A coarse PDE surrogate propagates the latent variables, with the decoder mapping coarse output to fine-scale high-dimensional responses.
Stochastic variational inference and EM-type updates simultaneously optimize feature selection, surrogate parameters, and Bayesian predictive uncertainty, quantifying both information-loss and parameter uncertainty in the reduced description (1711.02475).

This approach enables credible UQ and sharp predictive posteriors using only a moderate number of full-order model runs, and is robust to nonlinearities and the high-dimensionality of the outputs.

6. Applications, Benefits, and Limitations

BMR is widely adopted across computational physical sciences, machine learning, and neuroscience, for:

Accelerating MCMC and variational procedures in inverse problems by orders of magnitude.
Large-scale structure learning and model selection, especially where the model class is indexed by possible prior choices or submodel constraints (Friston et al., 2018).
Realizing state-of-the-art sparsity in neural networks while retaining accuracy and calibration (Marković et al., 2023, Wright et al., 3 Jun 2024).

Core advantages:

Analytical evidence updates and closed-form posteriors under prior modifications for exponential-family models.
No need to retrain every candidate reduced model; all reductions inherit from a single parent model fit.
Explicit error quantification and principled stopping criteria (e.g., lack of further VFE reduction).

Limitations and caveats:

Applicability is restricted to nested models differing only in their priors.
The quality of BMR depends on the fidelity of the underlying variational posterior.
For severe nonlinearity or multimodality, BMR may underperform.
Hardware and framework constraints may limit speedups from structured pruning unless matched by implementation-level support (Beckers et al., 2022, Wright et al., 3 Jun 2024).
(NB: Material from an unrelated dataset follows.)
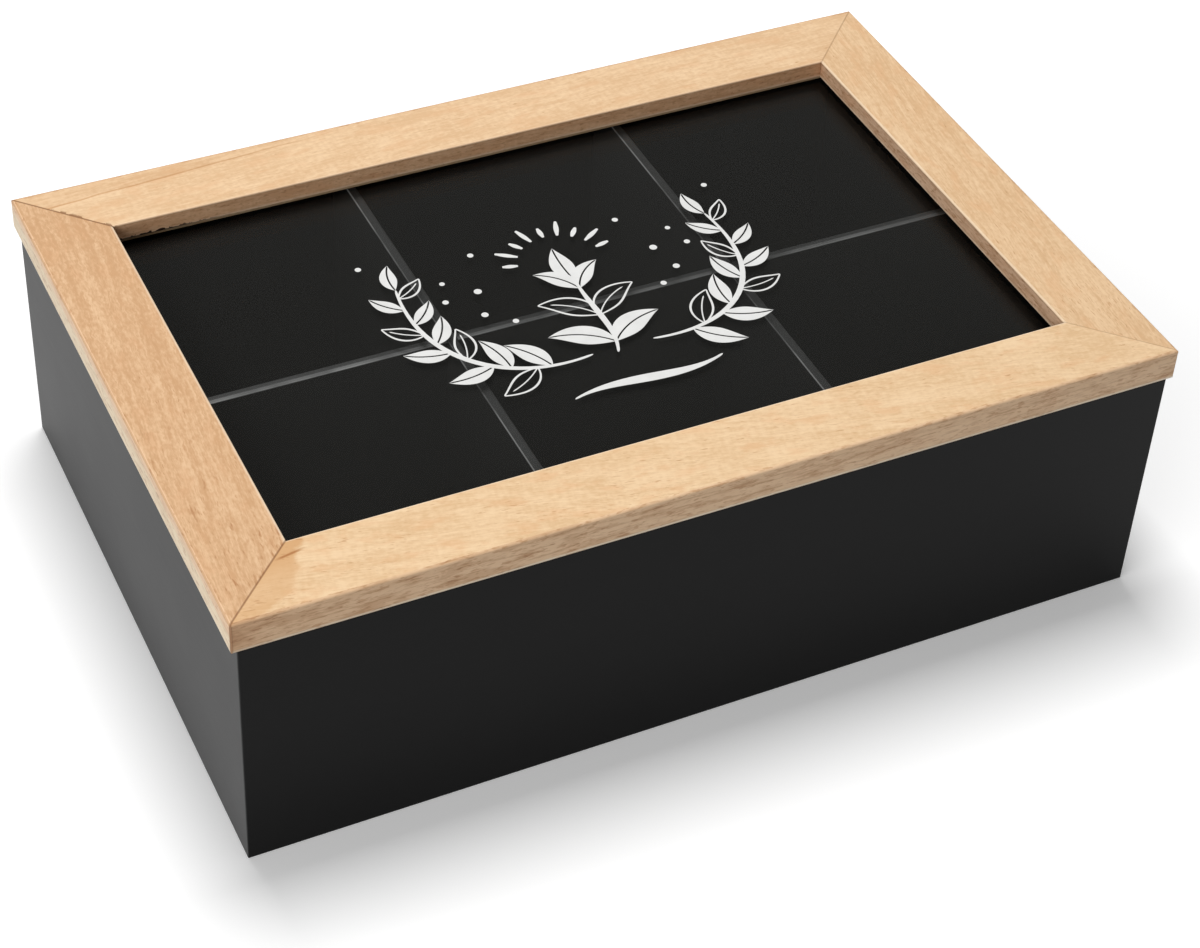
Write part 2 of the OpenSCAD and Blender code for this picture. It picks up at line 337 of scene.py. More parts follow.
# Tone: the noise that it spans and the shares of its parts, then the sizes of the pores and flaws

TONE_FROM_TO = (0.38, 0.62)
FLECKS = 0.46
STREAKS_AND_RIPPLE = 0.54
FINE_PORE = (2.6, 0.32, 0.32)
BROAD_PORE = (4.0, 0.75, 0.75)
FLAW_SIZE = (6.0, 1.1, 1.1)

# Single marks. The growth line and the scratch each have a slope and the Y that they cross at X 0. The grime
# has its first and last place from the corner, and its share at each.

GROWTH_SLOPE = 0.070
GROWTH_Y = 80.6
GROWTH_FADE = (-70.0, -15.0)
SCRATCH_SLOPE = 0.18
SCRATCH_Y = -47.4
SCRATCH_X = -100.6
CHIPPED_FROM_TO = (-87.0, -62.0)
GRIME_NEAR = (0.3, 9.0, 0.35, 0.0)
GRIME_FAR = (9, 80, 0.25, 0.0)


@dataclass
class Plank:
    """How the wood of one lid rail looks. A pair is for the left or front end and for the other end.

    axis is the way it runs, and seed moves it to its own part of the noise. light, dark and warm colour its
    body. edge and edge_top colour its outer face, low and high, and carry painted light: paler as a painted
    highlight where the light falls, darker where it is shaded. arris darkens its rounded edges as painted
    shade, and inner tints the window's inner face as a painted warm shade. window_highlight is the share of a
    painted highlight along the window's top edge.
    lean is the angle of the grain in degrees, and curl is how far the grain curls in millimetres. The other
    numbers say how strongly each kind of mark shows.
    """

    name: str
    axis: str
    seed: float
    light: tuple
    dark: tuple
    warm: tuple
    edge: tuple
    edge_top: tuple
    edge_share: float
    inner: tuple
    arris: tuple
    arris_share: float
    window_highlight: float = 0.4
    lean: float = 4.0
    clouds: float = 0.22
    fibres: float = 0.30
    warmth: float = 0.45
    tone: tuple = (0.0, 0.0)
    pores: tuple = (0.2, 0.2)
    flaws: tuple = (0.0, 0.0)
    curl: tuple = (0.0, 0.0)
    ripple: float = 0.2
    streaks: tuple = (0.2, 0.2)
    mitres: tuple = (0.5, 0.5)
    chips: tuple = (0.0, 0.0)
    torn: tuple = (0.0, 0.0)
    growth_line: bool = False
    stained_end: bool = False
    chipped_foot: bool = False


# Each plank's edge, edge_top, arris and inner colours carry painted light, set for how the light falls on that
# face.
PLANKS = (
    Plank(
        "lid_rail_front", "X", 1.0, linear(249, 217, 176), linear(230, 192, 147), linear(236, 188, 141),
        edge=linear(244, 209, 173), edge_top=linear(240, 204, 167), edge_share=0.75,
        inner=(1.0, 1.0, 1.0, 1.0), arris=linear(232, 194, 154), arris_share=0.35, window_highlight=0.5,
        lean=-12.0, clouds=0.28, fibres=0.25, pores=(0.32, 0.24), flaws=(0.1, 0.4), curl=(0.0, 0.8),
        streaks=(0.95, 0.72), mitres=(0.8, 0.3), stained_end=True,
    ),
    Plank(
        "lid_rail_back", "X", 2.0, linear(248, 215, 175), linear(229, 190, 147), linear(233, 187, 142),
        edge=linear(214, 170, 130), edge_top=linear(214, 170, 130), edge_share=0.6,
        inner=(0.89, 0.77, 0.73, 1.0), arris=linear(206, 150, 106), arris_share=0.5, window_highlight=0.2,
        lean=3.0, fibres=0.25, tone=(-0.01, -0.03), pores=(0.12, 0.12), streaks=(0.4, 0.4),
        mitres=(0.85, 0.45), chips=(1.0, 0.0), growth_line=True, chipped_foot=True,
    ),
    Plank(
        "lid_stile_left", "Y", 3.0, linear(237, 198, 157), linear(212, 167, 124), linear(222, 172, 128),
        edge=linear(255, 235, 204), edge_top=linear(255, 219, 182), edge_share=0.95,
        inner=(1.0, 1.0, 1.0, 1.0), arris=linear(200, 158, 118), arris_share=0.75, window_highlight=0.45,
        lean=4.0, clouds=0.10, fibres=0.30, warmth=0.30, tone=(0.0, -0.04), pores=(0.24, 0.10),
        flaws=(0.95, 0.1), curl=(0.4, 1.5), ripple=0.05, streaks=(0.42, 0.38), mitres=(0.75, 0.85),
        torn=(0.8, 0.1),
    ),
    Plank(
        "lid_stile_right", "Y", 4.0, linear(243, 209, 168), linear(223, 183, 139), linear(231, 184, 138),
        edge=linear(220, 184, 148), edge_top=linear(220, 184, 148), edge_share=0.5,
        inner=(0.99, 0.96, 1.05, 1.0), arris=linear(232, 186, 140), arris_share=0.5,
        lean=6.0, clouds=0.16, fibres=0.32, tone=(0.0, -0.02), pores=(0.34, 0.16), flaws=(0.4, 0.0),
        curl=(0.4, 0.0), ripple=0.12, streaks=(0.3, 0.3), mitres=(0.35, 0.45),
    ),
)


class Timber:
    """The places and masks that the drawing of one plank works with."""

    def __init__(self, tree, plank):
        self.tree, self.plank = tree, plank
        self.place = tree.millimetres()
        self.x, self.y, self.z = tree.split(self.place)
        self.from_middle = tree.less(self.y, LID_Y)
        along, across = (self.x, self.from_middle) if plank.axis == "X" else (self.from_middle, self.x)
        half_length, half_width = (LID_HALF_L, LID_HALF_D) if plank.axis == "X" else (LID_HALF_D, LID_HALF_L)
        self.end = tree.span(along, -0.8 * half_length, 0.8 * half_length)
        self.reach = tree.less(half_width, tree.size(across))
        self.outer = tree.span(self.reach, *OUTER_FACE)
        self.inner = tree.span(self.reach, *INNER_FACE)
        from_end_x = tree.less(tree.size(self.x), LID_HALF_L)
        from_end_y = tree.less(tree.size(self.from_middle), LID_HALF_D)
        self.off_mitre = tree.times(tree.size(tree.less(from_end_x, from_end_y)), math.sqrt(0.5))
        lean = math.radians(plank.lean)
        u = tree.total((along, math.cos(lean)), (across, math.sin(lean)))
        v = tree.total((across, math.cos(lean)), (along, -math.sin(lean)))
        z = tree.total((self.z, 1.0), (along, 0.04))
        seed = [plank.seed * step for step in (137, 31, 11)]
        self.level = tree.vector("ADD", tree.combine(along, across, self.z), seed)
        self.straight = tree.vector("ADD", tree.combine(u, v, z), seed)
        drift = tree.total((tree.noise(self.straight, DRIFT_SIZE), DRIFT), (self.curls(), 1.0))
        self.grain = tree.vector("ADD", self.straight, tree.combine(0.0, drift, 0.0))

    def curls(self):
        """How far the curl of the grain moves it across the plank."""
        swirl = self.tree.noise(self.straight, CURL_SIZE, 1.0)
        return self.tree.times(swirl, self.between(self.plank.curl))

    def between(self, pair):
        """From the first value at one end of the plank to the second at the other."""
        return self.tree.total((self.end, pair[1] - pair[0]), (pair[0], 1.0))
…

7. Outlook and Generalizations

Future research on BMR focuses on adaptive enrichment, multi-fidelity and hierarchical extensions, bidirectional model modifications (growing as well as pruning parameters), and integration with continual or online learning. BMR frameworks are being instantiated for non-Gaussian posteriors, nonlinearity through local linearization and hyper-reduction, and complex graphical/statistical models outside classical exponential families (Scheffels et al., 9 Oct 2025, 1711.02475, Baptista et al., 2022). These methodological advances continue to make BMR a central pillar for scalable Bayesian computation in high-dimensional and data-intensive environments.